• What the exercise asks:
Write out all of the entries exactly, please.
>>>>
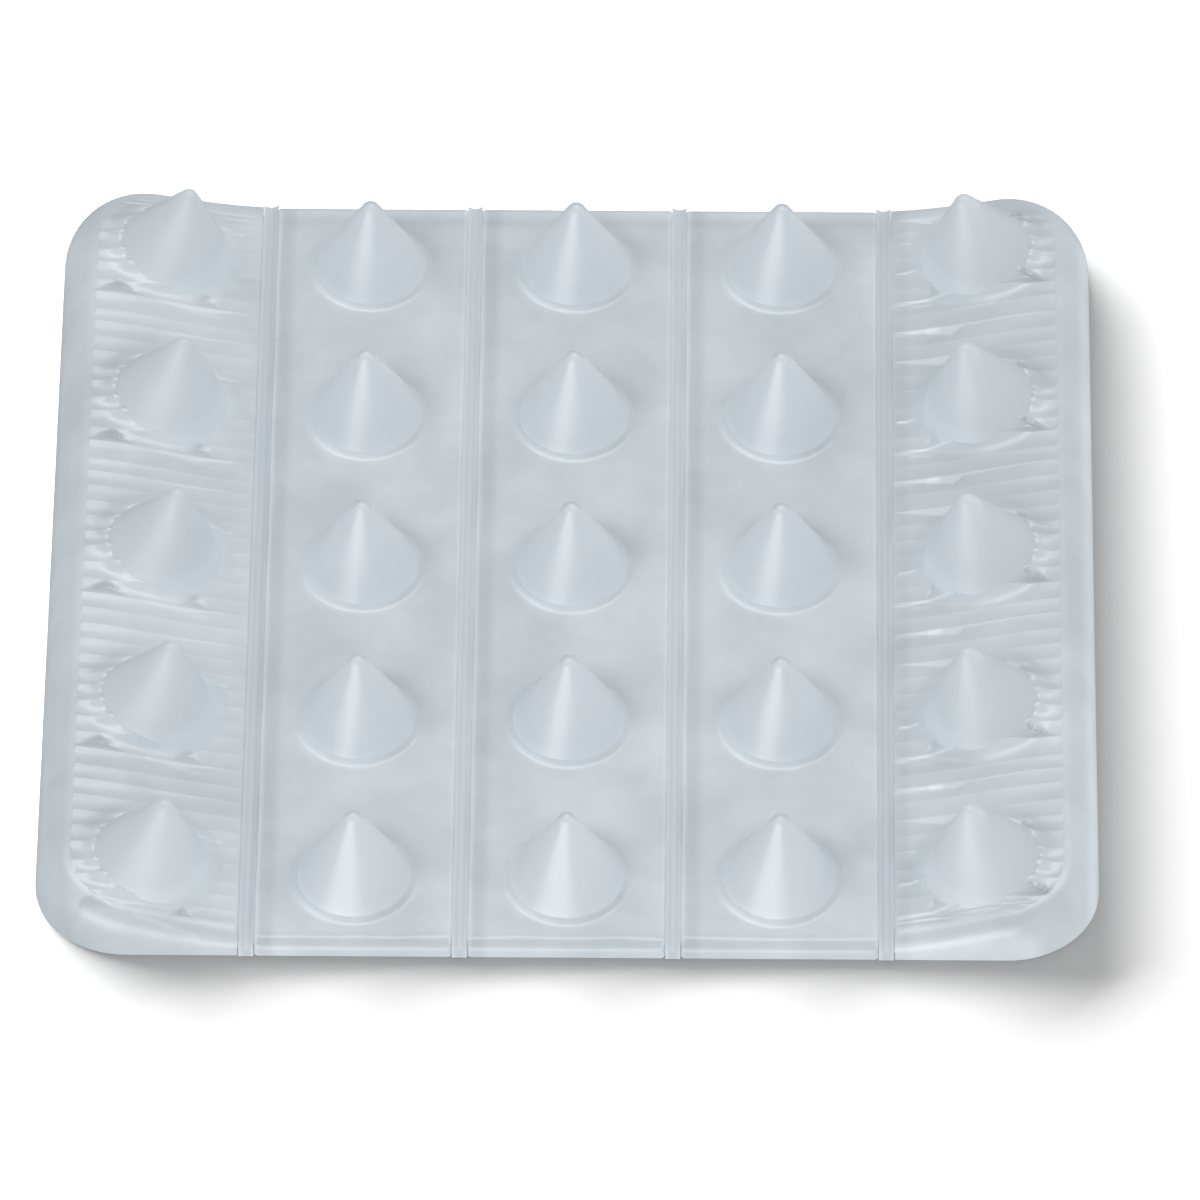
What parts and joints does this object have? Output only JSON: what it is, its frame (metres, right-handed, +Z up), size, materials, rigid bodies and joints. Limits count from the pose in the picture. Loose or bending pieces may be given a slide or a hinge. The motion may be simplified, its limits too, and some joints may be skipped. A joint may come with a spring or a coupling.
{
  "type": "snowboard stomp pad",
  "caption": "Clear moulded traction mat that sticks to a snowboard; blunt spikes grip the boot and thin webs between its strips let it fold and follow the board.",
  "frame": {"origin": "middle of the pad, on the surface its adhesive film lies on", "axes": "+Z up, away from the board; +Y along the strips and their folds; +X across the strips, to the right seen from the front"},
  "size_m": [0.127, 0.1236, 0.0155],
  "materials": {
    "clear_polyurethane": "satin",
    "spike_polyurethane": "satin",
    "web_polyurethane": "satin",
    "adhesive_film": "gloss"
  },
  "bodies": {
    "centre": {"centre_strip": "clear_polyurethane", "centre_spikes": "spike_polyurethane", "centre_adhesive": "adhesive_film", "inner_left_web": "web_polyurethane", "inner_right_web": "web_polyurethane"},
    "inner_left": {"inner_left_strip": "clear_polyurethane", "inner_left_spikes": "spike_polyurethane", "inner_left_adhesive": "adhesive_film", "outer_left_web": "web_polyurethane"},
    "inner_right": {"inner_right_strip": "clear_polyurethane", "inner_right_spikes": "spike_polyurethane", "inner_right_adhesive": "adhesive_film", "outer_right_web": "web_polyurethane"},
    "outer_left": {"outer_left_wedge": "clear_polyurethane", "outer_left_spikes": "spike_polyurethane", "outer_left_adhesive": "adhesive_film"},
    "outer_right": {"outer_right_wedge": "clear_polyurethane", "outer_right_spikes": "spike_polyurethane", "outer_right_adhesive": "adhesive_film"}
  },
  "joints": [
    {"name": "inner_left_fold", "type": "hinge", "parent": "centre", "child": "inner_left", "pos_m": [-0.0127, 0, 0.001], "axis": [0, 1, 0], "range_deg": [-35, 45], "stiffness_Nm_per_rad": 0.3, "deforming": ["inner_left_web"]},
    {"name": "inner_right_fold", "type": "hinge", "parent": "centre", "child": "inner_right", "pos_m": [0.0127, 0, 0.001], "axis": [0, -1, 0], "range_deg": [-35, 45], "stiffness_Nm_per_rad": 0.3, "deforming": ["inner_right_web"]},
    {"name": "outer_left_fold", "type": "hinge", "parent": "inner_left", "child": "outer_left", "pos_m": [-0.0381, 0, 0.001], "axis": [0, 1, 0], "range_deg": [-35, 45], "stiffness_Nm_per_rad": 0.3, "deforming": ["outer_left_web"]},
    {"name": "outer_right_fold", "type": "hinge", "parent": "inner_right", "child": "outer_right", "pos_m": [0.0381, 0, 0.001], "axis": [0, -1, 0], "range_deg": [-35, 45], "stiffness_Nm_per_rad": 0.3, "deforming": ["outer_right_web"]}
  ]
}
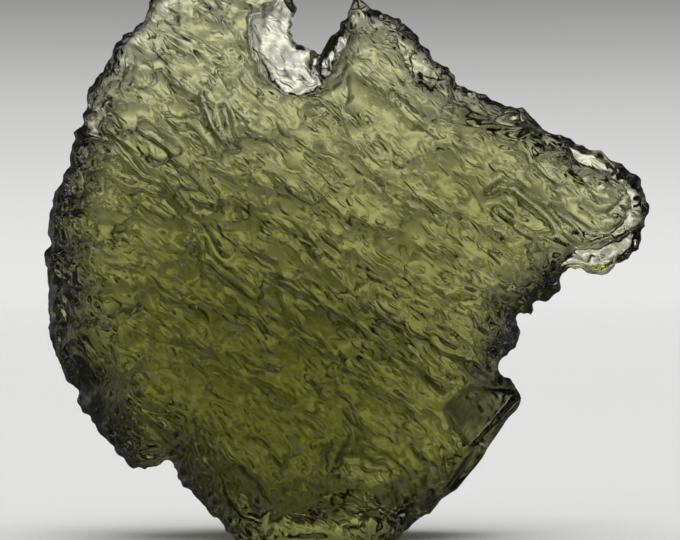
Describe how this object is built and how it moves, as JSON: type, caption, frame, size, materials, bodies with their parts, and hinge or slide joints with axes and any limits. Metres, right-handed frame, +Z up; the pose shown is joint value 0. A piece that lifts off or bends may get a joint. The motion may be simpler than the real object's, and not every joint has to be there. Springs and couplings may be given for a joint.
{
  "type": "moldavite",
  "caption": "Flattened, deeply etched piece of clear olive-green natural glass with a jagged edge, standing upright on a small flat spot.",
  "frame": {"origin": "middle of the bounding box in X and Y, at the level of the flat spot that the stone stands on", "axes": "-Y out of the broad front face, +X to the right seen from the front, towards the narrow lobe, +Z up"},
  "size_m": [0.0382, 0.0126, 0.0357],
  "materials": {
    "moldavite_glass": "clear olive-green glass with a glossy, finely etched surface"
  },
  "bodies": {
    "root": {"moldavite": "moldavite_glass"}
  },
  "joints": []
}
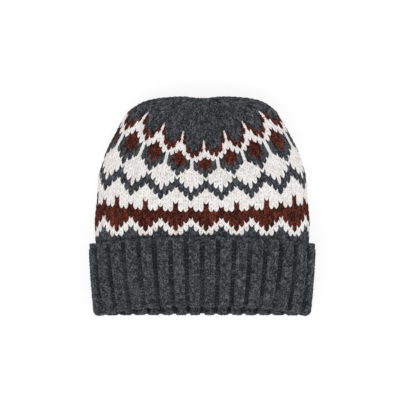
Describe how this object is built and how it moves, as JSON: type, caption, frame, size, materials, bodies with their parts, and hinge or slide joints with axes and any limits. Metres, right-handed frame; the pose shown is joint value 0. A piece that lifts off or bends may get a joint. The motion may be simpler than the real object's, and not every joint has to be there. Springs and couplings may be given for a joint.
{
  "type": "cuffed knitted beanie",
  "caption": "Knitted winter hat with a turned-up ribbed cuff, a stranded pattern and a gathered crown, lying on its back.",
  "frame": {"origin": "on the surface that the hat lies on, under the middle of its width and length", "axes": "+Z out of the front of the hat as it lies on its back, +Y from the mouth towards the gathered crown, +X to the right when looking down on the front with the crown at the top"},
  "size_m": [0.2386, 0.2312, 0.0778],
  "materials": {
    "charcoal_wool": "heathered charcoal wool yarn, soft and slightly fuzzy",
    "cream_wool": "undyed cream wool yarn, soft and slightly fuzzy",
    "rust_wool": "dark rust wool yarn, soft and slightly fuzzy"
  },
  "bodies": {
    "root": {"crown": "charcoal_wool", "patterned_body": "cream_wool", "cuff": "charcoal_wool"}
  },
  "joints": []
}
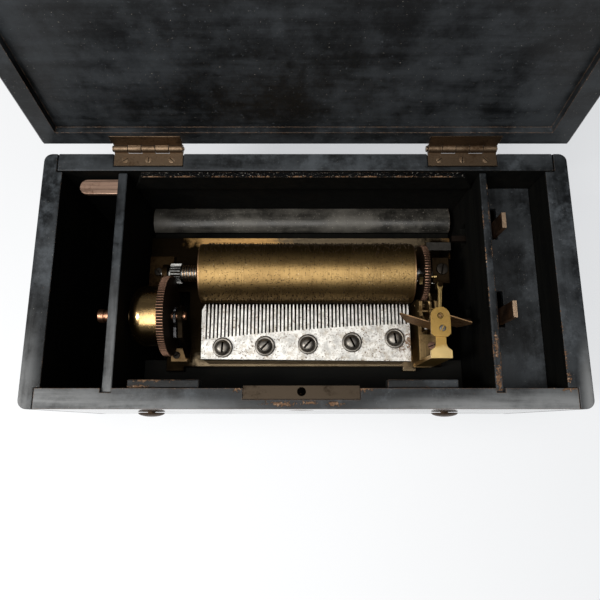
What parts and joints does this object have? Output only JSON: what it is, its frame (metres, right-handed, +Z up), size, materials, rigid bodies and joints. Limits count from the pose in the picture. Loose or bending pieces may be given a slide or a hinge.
<<<<
• Solution below:
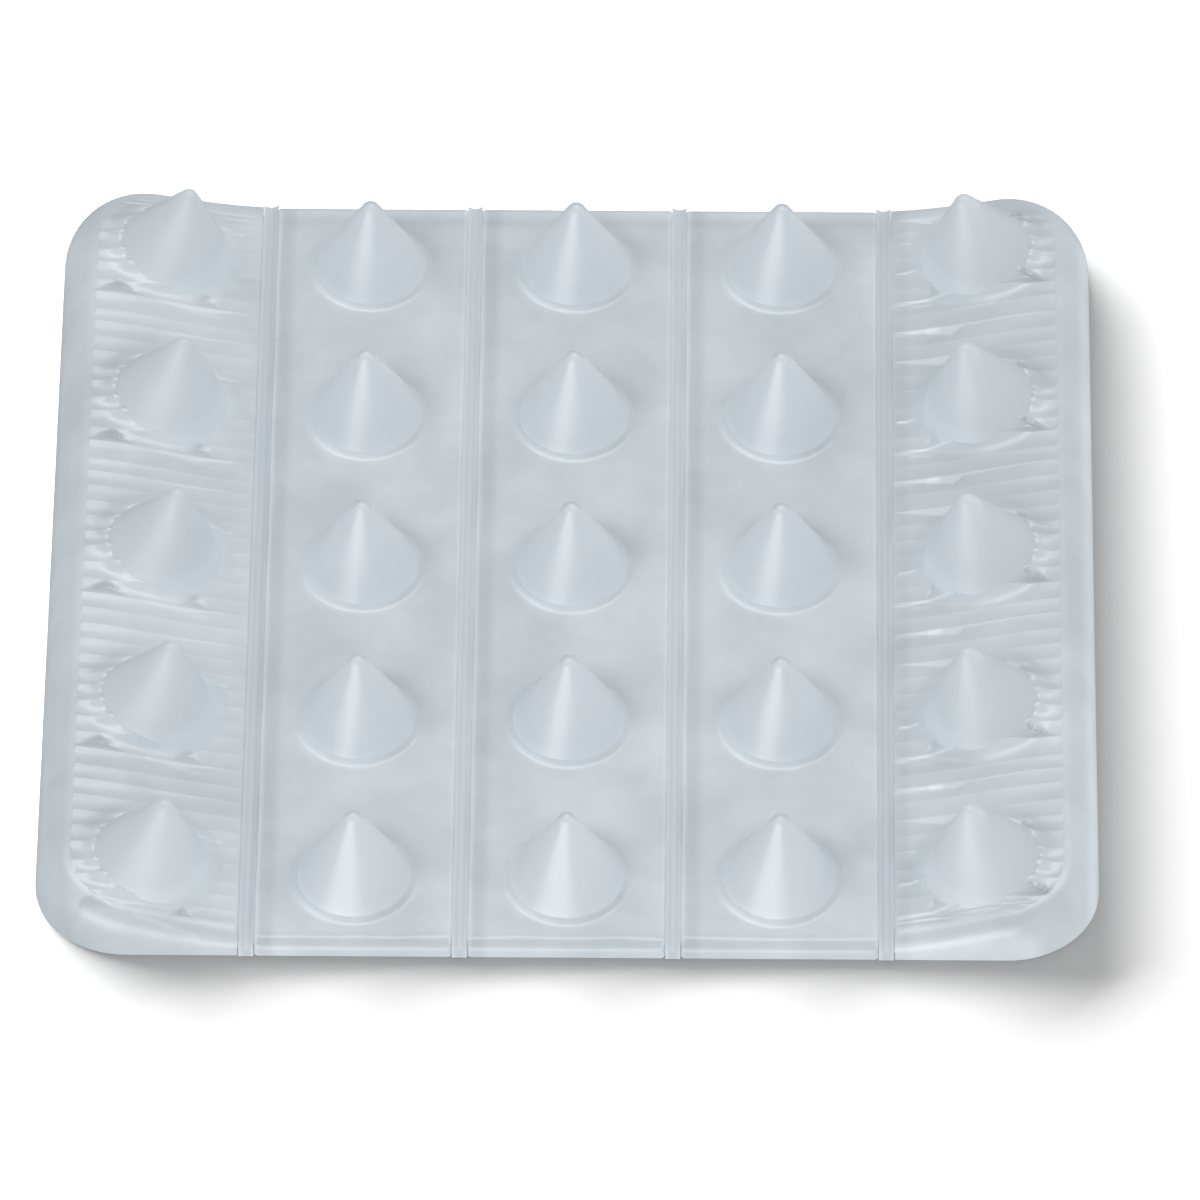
What parts and joints does this object have? Output only JSON: what it is, its frame (metres, right-handed, +Z up), size, materials, rigid bodies and joints. Limits count from the pose in the picture. Loose or bending pieces may be given a slide or a hinge. The motion may be simplified, its limits too, and some joints may be skipped. A joint may come with a spring or a coupling.
{
  "type": "snowboard stomp pad",
  "caption": "Clear moulded traction mat that sticks to a snowboard; blunt spikes grip the boot and thin webs between its strips let it fold and follow the board.",
  "frame": {"origin": "middle of the pad, on the surface its adhesive film lies on", "axes": "+Z up, away from the board; +Y along the strips and their folds; +X across the strips, to the right seen from the front"},
  "size_m": [0.127, 0.1236, 0.0155],
  "materials": {
    "clear_polyurethane": "satin",
    "spike_polyurethane": "satin",
    "web_polyurethane": "satin",
    "adhesive_film": "gloss"
  },
  "bodies": {
    "centre": {"centre_strip": "clear_polyurethane", "centre_spikes": "spike_polyurethane", "centre_adhesive": "adhesive_film", "inner_left_web": "web_polyurethane", "inner_right_web": "web_polyurethane"},
    "inner_left": {"inner_left_strip": "clear_polyurethane", "inner_left_spikes": "spike_polyurethane", "inner_left_adhesive": "adhesive_film", "outer_left_web": "web_polyurethane"},
    "inner_right": {"inner_right_strip": "clear_polyurethane", "inner_right_spikes": "spike_polyurethane", "inner_right_adhesive": "adhesive_film", "outer_right_web": "web_polyurethane"},
    "outer_left": {"outer_left_wedge": "clear_polyurethane", "outer_left_spikes": "spike_polyurethane", "outer_left_adhesive": "adhesive_film"},
    "outer_right": {"outer_right_wedge": "clear_polyurethane", "outer_right_spikes": "spike_polyurethane", "outer_right_adhesive": "adhesive_film"}
  },
  "joints": [
    {"name": "inner_left_fold", "type": "hinge", "parent": "centre", "child": "inner_left", "pos_m": [-0.0127, 0, 0.001], "axis": [0, 1, 0], "range_deg": [-35, 45], "stiffness_Nm_per_rad": 0.3, "deforming": ["inner_left_web"]},
    {"name": "inner_right_fold", "type": "hinge", "parent": "centre", "child": "inner_right", "pos_m": [0.0127, 0, 0.001], "axis": [0, -1, 0], "range_deg": [-35, 45], "stiffness_Nm_per_rad": 0.3, "deforming": ["inner_right_web"]},
    {"name": "outer_left_fold", "type": "hinge", "parent": "inner_left", "child": "outer_left", "pos_m": [-0.0381, 0, 0.001], "axis": [0, 1, 0], "range_deg": [-35, 45], "stiffness_Nm_per_rad": 0.3, "deforming": ["outer_left_web"]},
    {"name": "outer_right_fold", "type": "hinge", "parent": "inner_right", "child": "outer_right", "pos_m": [0.0381, 0, 0.001], "axis": [0, -1, 0], "range_deg": [-35, 45], "stiffness_Nm_per_rad": 0.3, "deforming": ["outer_right_web"]}
  ]
}
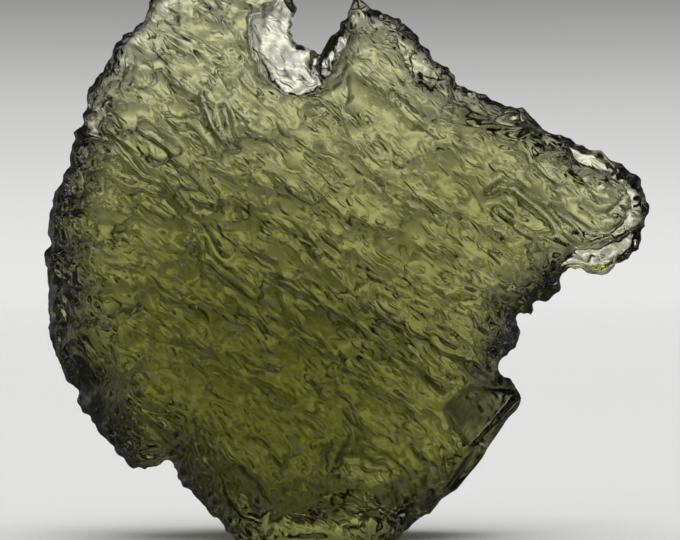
Describe how this object is built and how it moves, as JSON: type, caption, frame, size, materials, bodies with their parts, and hinge or slide joints with axes and any limits. Metres, right-handed frame, +Z up; the pose shown is joint value 0. A piece that lifts off or bends may get a joint. The motion may be simpler than the real object's, and not every joint has to be there. Springs and couplings may be given for a joint.
{
  "type": "moldavite",
  "caption": "Flattened, deeply etched piece of clear olive-green natural glass with a jagged edge, standing upright on a small flat spot.",
  "frame": {"origin": "middle of the bounding box in X and Y, at the level of the flat spot that the stone stands on", "axes": "-Y out of the broad front face, +X to the right seen from the front, towards the narrow lobe, +Z up"},
  "size_m": [0.0382, 0.0126, 0.0357],
  "materials": {
    "moldavite_glass": "clear olive-green glass with a glossy, finely etched surface"
  },
  "bodies": {
    "root": {"moldavite": "moldavite_glass"}
  },
  "joints": []
}
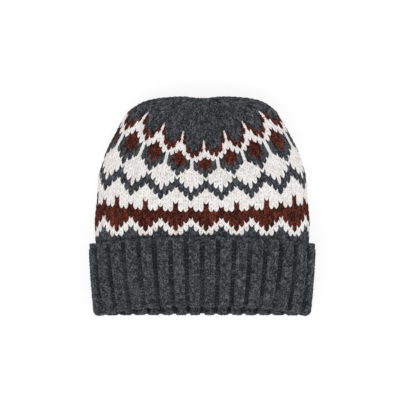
Describe how this object is built and how it moves, as JSON: type, caption, frame, size, materials, bodies with their parts, and hinge or slide joints with axes and any limits. Metres, right-handed frame; the pose shown is joint value 0. A piece that lifts off or bends may get a joint. The motion may be simpler than the real object's, and not every joint has to be there. Springs and couplings may be given for a joint.
{
  "type": "cuffed knitted beanie",
  "caption": "Knitted winter hat with a turned-up ribbed cuff, a stranded pattern and a gathered crown, lying on its back.",
  "frame": {"origin": "on the surface that the hat lies on, under the middle of its width and length", "axes": "+Z out of the front of the hat as it lies on its back, +Y from the mouth towards the gathered crown, +X to the right when looking down on the front with the crown at the top"},
  "size_m": [0.2386, 0.2312, 0.0778],
  "materials": {
    "charcoal_wool": "heathered charcoal wool yarn, soft and slightly fuzzy",
    "cream_wool": "undyed cream wool yarn, soft and slightly fuzzy",
    "rust_wool": "dark rust wool yarn, soft and slightly fuzzy"
  },
  "bodies": {
    "root": {"crown": "charcoal_wool", "patterned_body": "cream_wool", "cuff": "charcoal_wool"}
  },
  "joints": []
}
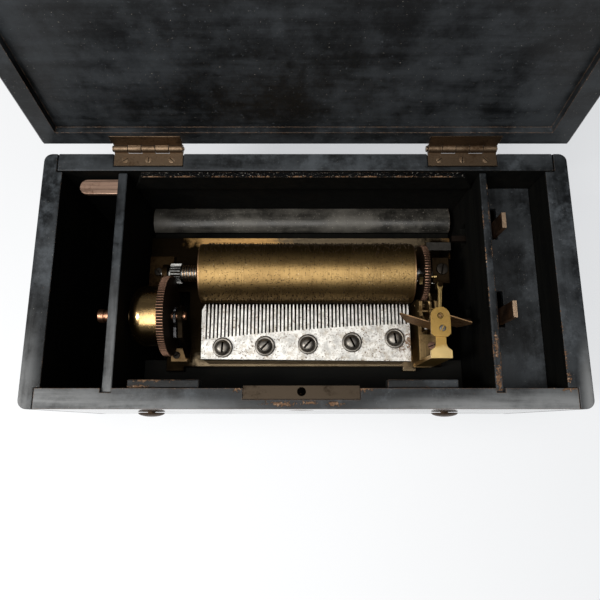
What parts and joints does this object have? Output only JSON: what it is, its frame (metres, right-handed, +Z up), size, materials, rigid bodies and joints. Limits count from the pose in the picture. Loose or bending pieces may be given a slide or a hinge.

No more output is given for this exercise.